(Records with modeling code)
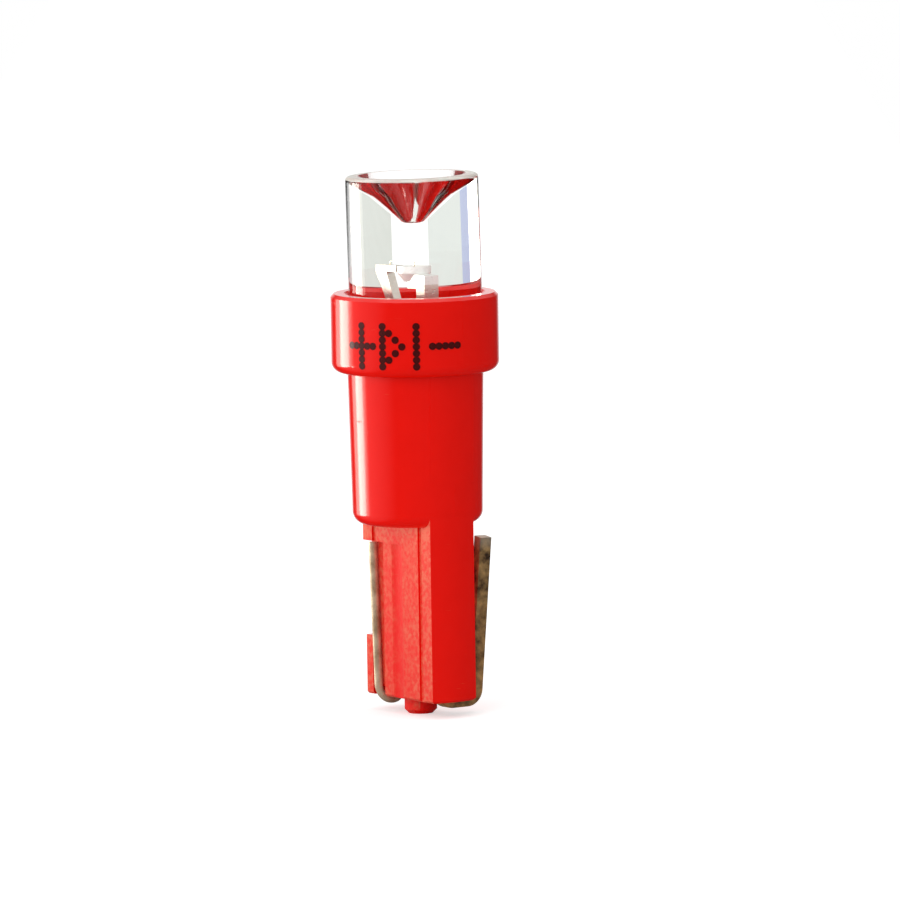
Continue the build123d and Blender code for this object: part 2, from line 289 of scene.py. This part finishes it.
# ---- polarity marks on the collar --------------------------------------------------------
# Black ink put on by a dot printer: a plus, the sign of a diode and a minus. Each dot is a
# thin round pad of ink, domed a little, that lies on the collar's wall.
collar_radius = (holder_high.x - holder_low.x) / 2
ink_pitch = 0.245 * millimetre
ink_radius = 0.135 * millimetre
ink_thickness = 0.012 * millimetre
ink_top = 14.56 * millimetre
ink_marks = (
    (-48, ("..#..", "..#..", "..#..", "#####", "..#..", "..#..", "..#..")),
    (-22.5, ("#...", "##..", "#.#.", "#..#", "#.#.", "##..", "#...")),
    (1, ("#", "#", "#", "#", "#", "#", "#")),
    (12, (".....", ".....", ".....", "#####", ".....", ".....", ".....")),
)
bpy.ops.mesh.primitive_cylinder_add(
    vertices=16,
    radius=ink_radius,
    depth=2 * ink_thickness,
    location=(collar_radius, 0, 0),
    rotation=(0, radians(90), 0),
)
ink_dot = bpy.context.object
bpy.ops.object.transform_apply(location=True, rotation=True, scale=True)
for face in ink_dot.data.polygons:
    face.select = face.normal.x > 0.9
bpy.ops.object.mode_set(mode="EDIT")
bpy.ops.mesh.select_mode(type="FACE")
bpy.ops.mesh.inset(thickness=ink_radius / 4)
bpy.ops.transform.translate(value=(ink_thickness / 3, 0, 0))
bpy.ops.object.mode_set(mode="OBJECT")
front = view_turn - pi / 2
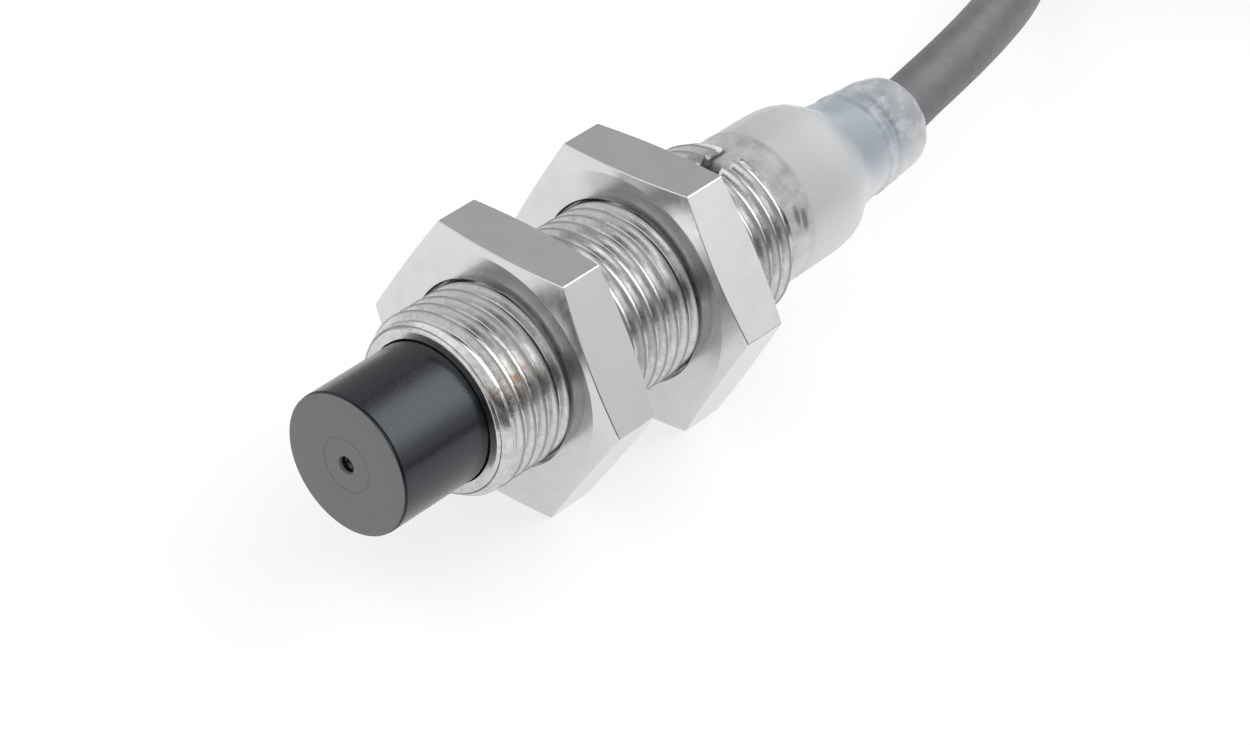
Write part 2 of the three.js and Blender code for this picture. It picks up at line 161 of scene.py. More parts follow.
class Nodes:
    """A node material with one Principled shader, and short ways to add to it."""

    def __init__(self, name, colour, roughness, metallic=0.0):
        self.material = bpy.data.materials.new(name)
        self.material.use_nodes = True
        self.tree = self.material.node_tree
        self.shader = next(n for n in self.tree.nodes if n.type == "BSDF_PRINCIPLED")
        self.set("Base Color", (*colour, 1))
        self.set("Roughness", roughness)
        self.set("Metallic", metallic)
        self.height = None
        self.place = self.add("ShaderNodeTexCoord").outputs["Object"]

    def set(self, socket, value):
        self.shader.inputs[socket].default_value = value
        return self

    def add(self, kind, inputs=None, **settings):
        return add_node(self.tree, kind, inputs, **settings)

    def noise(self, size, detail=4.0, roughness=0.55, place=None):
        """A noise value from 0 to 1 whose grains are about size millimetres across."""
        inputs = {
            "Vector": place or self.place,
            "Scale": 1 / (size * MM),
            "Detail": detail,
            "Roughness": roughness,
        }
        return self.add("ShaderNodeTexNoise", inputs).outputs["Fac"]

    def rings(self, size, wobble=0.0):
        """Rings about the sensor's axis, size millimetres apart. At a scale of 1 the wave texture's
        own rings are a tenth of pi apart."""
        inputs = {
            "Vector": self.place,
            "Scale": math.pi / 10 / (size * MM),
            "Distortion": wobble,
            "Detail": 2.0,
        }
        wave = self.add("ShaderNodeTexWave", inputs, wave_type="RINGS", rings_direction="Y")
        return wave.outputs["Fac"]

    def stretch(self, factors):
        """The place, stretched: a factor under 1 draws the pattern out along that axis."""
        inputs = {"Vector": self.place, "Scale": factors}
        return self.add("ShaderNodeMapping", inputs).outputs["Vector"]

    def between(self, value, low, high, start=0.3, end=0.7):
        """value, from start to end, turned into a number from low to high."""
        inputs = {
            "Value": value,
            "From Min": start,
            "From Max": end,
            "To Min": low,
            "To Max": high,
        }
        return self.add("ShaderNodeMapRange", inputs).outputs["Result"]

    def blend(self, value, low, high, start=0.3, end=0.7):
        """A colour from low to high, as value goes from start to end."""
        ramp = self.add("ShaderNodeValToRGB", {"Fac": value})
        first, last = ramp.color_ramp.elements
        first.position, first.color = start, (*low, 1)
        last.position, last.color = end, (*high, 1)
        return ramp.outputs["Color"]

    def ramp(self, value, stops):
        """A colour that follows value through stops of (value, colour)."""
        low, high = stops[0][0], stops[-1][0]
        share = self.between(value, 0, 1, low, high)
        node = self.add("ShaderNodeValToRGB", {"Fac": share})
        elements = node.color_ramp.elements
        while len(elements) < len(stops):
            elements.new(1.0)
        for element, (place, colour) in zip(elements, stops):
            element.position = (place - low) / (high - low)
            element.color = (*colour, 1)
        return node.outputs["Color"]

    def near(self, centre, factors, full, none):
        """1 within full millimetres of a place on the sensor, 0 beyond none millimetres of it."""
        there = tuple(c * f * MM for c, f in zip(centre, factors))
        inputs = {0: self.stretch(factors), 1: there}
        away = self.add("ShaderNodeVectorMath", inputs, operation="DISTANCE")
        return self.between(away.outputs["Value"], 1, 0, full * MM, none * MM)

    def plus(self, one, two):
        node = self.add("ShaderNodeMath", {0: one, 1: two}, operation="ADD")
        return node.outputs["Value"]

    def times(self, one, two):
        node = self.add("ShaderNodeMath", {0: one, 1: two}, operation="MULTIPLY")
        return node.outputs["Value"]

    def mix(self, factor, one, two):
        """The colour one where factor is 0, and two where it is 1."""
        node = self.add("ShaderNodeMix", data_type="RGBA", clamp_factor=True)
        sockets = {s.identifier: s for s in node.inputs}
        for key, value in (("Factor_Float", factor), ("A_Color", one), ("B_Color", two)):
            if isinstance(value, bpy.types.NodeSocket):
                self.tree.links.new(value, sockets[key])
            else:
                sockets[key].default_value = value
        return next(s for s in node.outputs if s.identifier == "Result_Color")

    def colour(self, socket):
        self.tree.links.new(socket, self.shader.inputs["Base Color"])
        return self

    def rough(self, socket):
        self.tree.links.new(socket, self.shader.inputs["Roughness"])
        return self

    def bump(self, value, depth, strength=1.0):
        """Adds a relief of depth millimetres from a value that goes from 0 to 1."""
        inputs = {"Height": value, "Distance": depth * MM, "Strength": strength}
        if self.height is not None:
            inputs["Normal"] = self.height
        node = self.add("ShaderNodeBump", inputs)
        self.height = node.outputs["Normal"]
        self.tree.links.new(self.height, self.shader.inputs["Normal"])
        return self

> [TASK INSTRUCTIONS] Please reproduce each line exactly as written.

> [SOLVED PROBLEM]
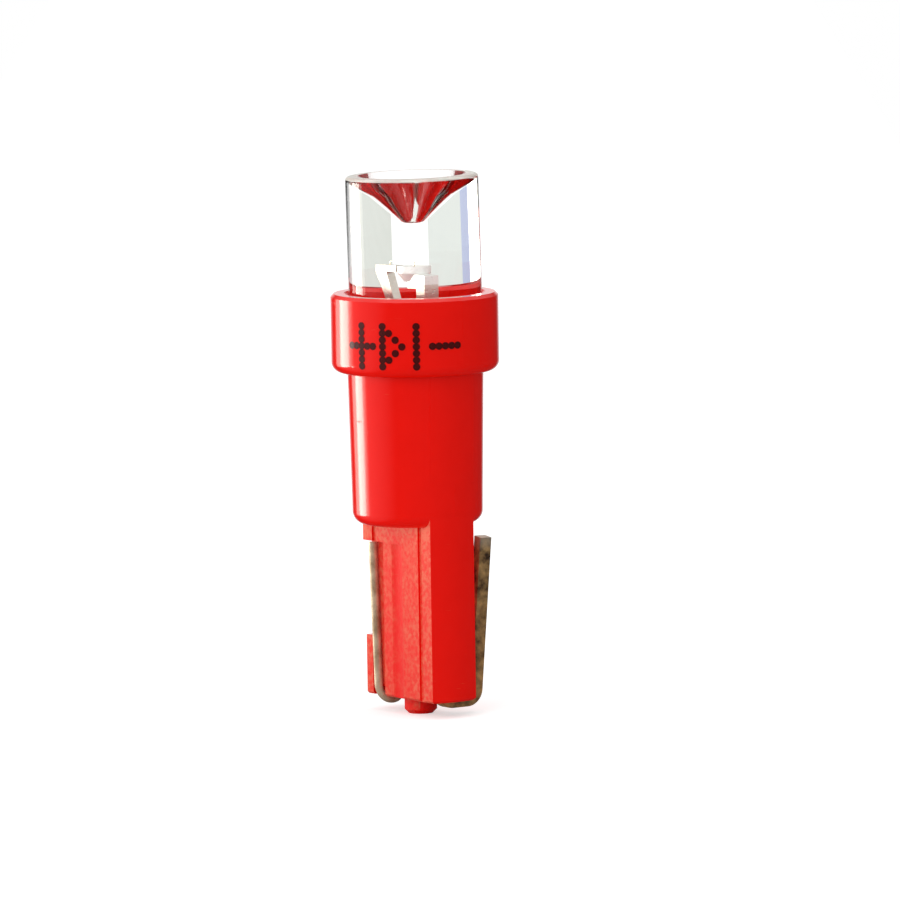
Continue the build123d and Blender code for this object: part 2, from line 289 of scene.py. This part finishes it.
# ---- polarity marks on the collar --------------------------------------------------------
# Black ink put on by a dot printer: a plus, the sign of a diode and a minus. Each dot is a
# thin round pad of ink, domed a little, that lies on the collar's wall.
collar_radius = (holder_high.x - holder_low.x) / 2
ink_pitch = 0.245 * millimetre
ink_radius = 0.135 * millimetre
ink_thickness = 0.012 * millimetre
ink_top = 14.56 * millimetre
ink_marks = (
    (-48, ("..#..", "..#..", "..#..", "#####", "..#..", "..#..", "..#..")),
    (-22.5, ("#...", "##..", "#.#.", "#..#", "#.#.", "##..", "#...")),
    (1, ("#", "#", "#", "#", "#", "#", "#")),
    (12, (".....", ".....", ".....", "#####", ".....", ".....", ".....")),
)
bpy.ops.mesh.primitive_cylinder_add(
    vertices=16,
    radius=ink_radius,
    depth=2 * ink_thickness,
    location=(collar_radius, 0, 0),
    rotation=(0, radians(90), 0),
)
ink_dot = bpy.context.object
bpy.ops.object.transform_apply(location=True, rotation=True, scale=True)
for face in ink_dot.data.polygons:
    face.select = face.normal.x > 0.9
bpy.ops.object.mode_set(mode="EDIT")
bpy.ops.mesh.select_mode(type="FACE")
bpy.ops.mesh.inset(thickness=ink_radius / 4)
bpy.ops.transform.translate(value=(ink_thickness / 3, 0, 0))
bpy.ops.object.mode_set(mode="OBJECT")
front = view_turn - pi / 2
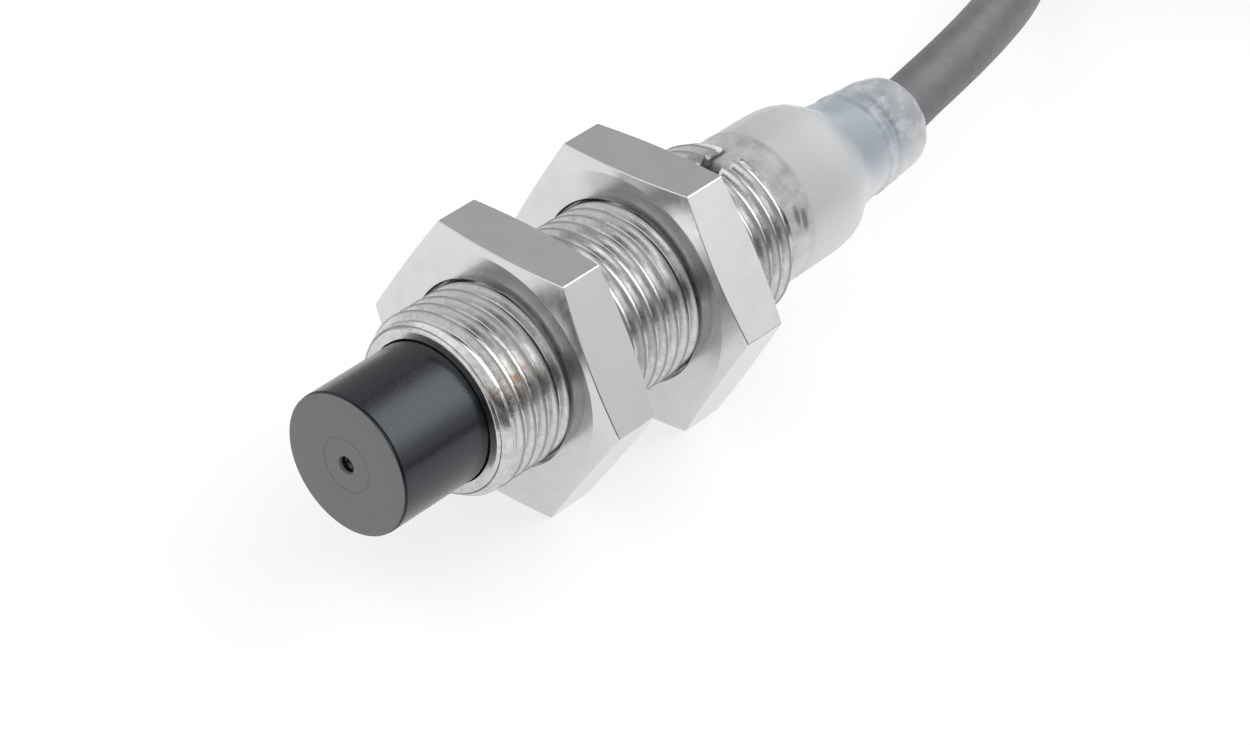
Write part 2 of the three.js and Blender code for this picture. It picks up at line 161 of scene.py. More parts follow.
class Nodes:
    """A node material with one Principled shader, and short ways to add to it."""

    def __init__(self, name, colour, roughness, metallic=0.0):
        self.material = bpy.data.materials.new(name)
        self.material.use_nodes = True
        self.tree = self.material.node_tree
        self.shader = next(n for n in self.tree.nodes if n.type == "BSDF_PRINCIPLED")
        self.set("Base Color", (*colour, 1))
        self.set("Roughness", roughness)
        self.set("Metallic", metallic)
        self.height = None
        self.place = self.add("ShaderNodeTexCoord").outputs["Object"]

    def set(self, socket, value):
        self.shader.inputs[socket].default_value = value
        return self

    def add(self, kind, inputs=None, **settings):
        return add_node(self.tree, kind, inputs, **settings)

    def noise(self, size, detail=4.0, roughness=0.55, place=None):
        """A noise value from 0 to 1 whose grains are about size millimetres across."""
        inputs = {
            "Vector": place or self.place,
            "Scale": 1 / (size * MM),
            "Detail": detail,
            "Roughness": roughness,
        }
        return self.add("ShaderNodeTexNoise", inputs).outputs["Fac"]

    def rings(self, size, wobble=0.0):
        """Rings about the sensor's axis, size millimetres apart. At a scale of 1 the wave texture's
        own rings are a tenth of pi apart."""
        inputs = {
            "Vector": self.place,
            "Scale": math.pi / 10 / (size * MM),
            "Distortion": wobble,
            "Detail": 2.0,
        }
        wave = self.add("ShaderNodeTexWave", inputs, wave_type="RINGS", rings_direction="Y")
        return wave.outputs["Fac"]

    def stretch(self, factors):
        """The place, stretched: a factor under 1 draws the pattern out along that axis."""
        inputs = {"Vector": self.place, "Scale": factors}
        return self.add("ShaderNodeMapping", inputs).outputs["Vector"]

    def between(self, value, low, high, start=0.3, end=0.7):
        """value, from start to end, turned into a number from low to high."""
        inputs = {
            "Value": value,
            "From Min": start,
            "From Max": end,
            "To Min": low,
            "To Max": high,
        }
        return self.add("ShaderNodeMapRange", inputs).outputs["Result"]

    def blend(self, value, low, high, start=0.3, end=0.7):
        """A colour from low to high, as value goes from start to end."""
        ramp = self.add("ShaderNodeValToRGB", {"Fac": value})
        first, last = ramp.color_ramp.elements
        first.position, first.color = start, (*low, 1)
        last.position, last.color = end, (*high, 1)
        return ramp.outputs["Color"]

    def ramp(self, value, stops):
        """A colour that follows value through stops of (value, colour)."""
        low, high = stops[0][0], stops[-1][0]
        share = self.between(value, 0, 1, low, high)
        node = self.add("ShaderNodeValToRGB", {"Fac": share})
        elements = node.color_ramp.elements
        while len(elements) < len(stops):
            elements.new(1.0)
        for element, (place, colour) in zip(elements, stops):
            element.position = (place - low) / (high - low)
            element.color = (*colour, 1)
        return node.outputs["Color"]

    def near(self, centre, factors, full, none):
        """1 within full millimetres of a place on the sensor, 0 beyond none millimetres of it."""
        there = tuple(c * f * MM for c, f in zip(centre, factors))
        inputs = {0: self.stretch(factors), 1: there}
        away = self.add("ShaderNodeVectorMath", inputs, operation="DISTANCE")
        return self.between(away.outputs["Value"], 1, 0, full * MM, none * MM)

    def plus(self, one, two):
        node = self.add("ShaderNodeMath", {0: one, 1: two}, operation="ADD")
        return node.outputs["Value"]

    def times(self, one, two):
        node = self.add("ShaderNodeMath", {0: one, 1: two}, operation="MULTIPLY")
        return node.outputs["Value"]

    def mix(self, factor, one, two):
        """The colour one where factor is 0, and two where it is 1."""
        node = self.add("ShaderNodeMix", data_type="RGBA", clamp_factor=True)
        sockets = {s.identifier: s for s in node.inputs}
        for key, value in (("Factor_Float", factor), ("A_Color", one), ("B_Color", two)):
            if isinstance(value, bpy.types.NodeSocket):
                self.tree.links.new(value, sockets[key])
            else:
                sockets[key].default_value = value
        return next(s for s in node.outputs if s.identifier == "Result_Color")

    def colour(self, socket):
        self.tree.links.new(socket, self.shader.inputs["Base Color"])
        return self

    def rough(self, socket):
        self.tree.links.new(socket, self.shader.inputs["Roughness"])
        return self

    def bump(self, value, depth, strength=1.0):
        """Adds a relief of depth millimetres from a value that goes from 0 to 1."""
        inputs = {"Height": value, "Distance": depth * MM, "Strength": strength}
        if self.height is not None:
            inputs["Normal"] = self.height
        node = self.add("ShaderNodeBump", inputs)
        self.height = node.outputs["Normal"]
        self.tree.links.new(self.height, self.shader.inputs["Normal"])
        return self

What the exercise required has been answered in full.